Medicines that can cause tinnitus

Many prescription and nonprescription medicines can cause ringing in the ears (tinnitus). Recently starting or increasing the dosage of some medicines increases the chance that tinnitus will occur. The side effects caused by medicines vary from person to person.
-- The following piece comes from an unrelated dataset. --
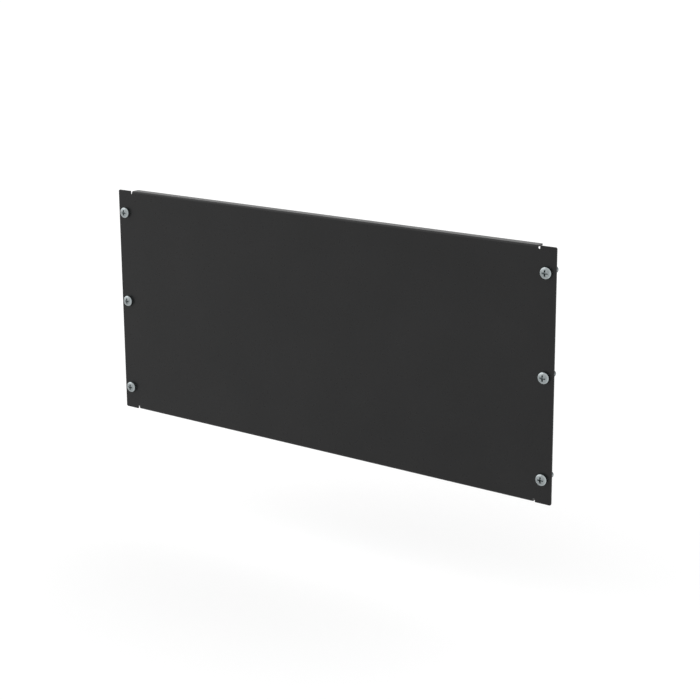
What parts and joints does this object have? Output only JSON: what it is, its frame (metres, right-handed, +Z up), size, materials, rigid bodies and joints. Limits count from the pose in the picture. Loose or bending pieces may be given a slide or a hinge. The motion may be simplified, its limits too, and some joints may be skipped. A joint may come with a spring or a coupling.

Medicines that commonly cause tinnitus or make tinnitus worse include:

  • Antibiotics, such as gentamicin, neomycin, and streptomycin.
  • Antidepressant medicines, such as amitriptyline and nortriptyline (for example, Pamelor).
  • Anti-inflammatory medicines, such as aspirin, ibuprofen, and naproxen.
  • Birth control pills (oral contraceptives).
  • Blood pressure medicine, such as captopril (Capoten) and ramipril (Altace)
  • Heart medicines, such as nifedipine, quinidine (for example, Quinaglute), propranolol (for example, Inderal), and verapamil.
  • Local anesthetic agents, such as bupivacaine, lidocaine, and procaine.
  • Medicines used to treat cancer, such as cisplatin or taxol.
  • Medicine used to treat Parkinson's disease, such as levodopa.
  • Radiation therapy to the head or neck.
  • Vitamins or mineral supplements, such as niacin or vitamin A.
  • Water pills (diuretics), such as bumetanide (Bumex) and furosemide (Lasix).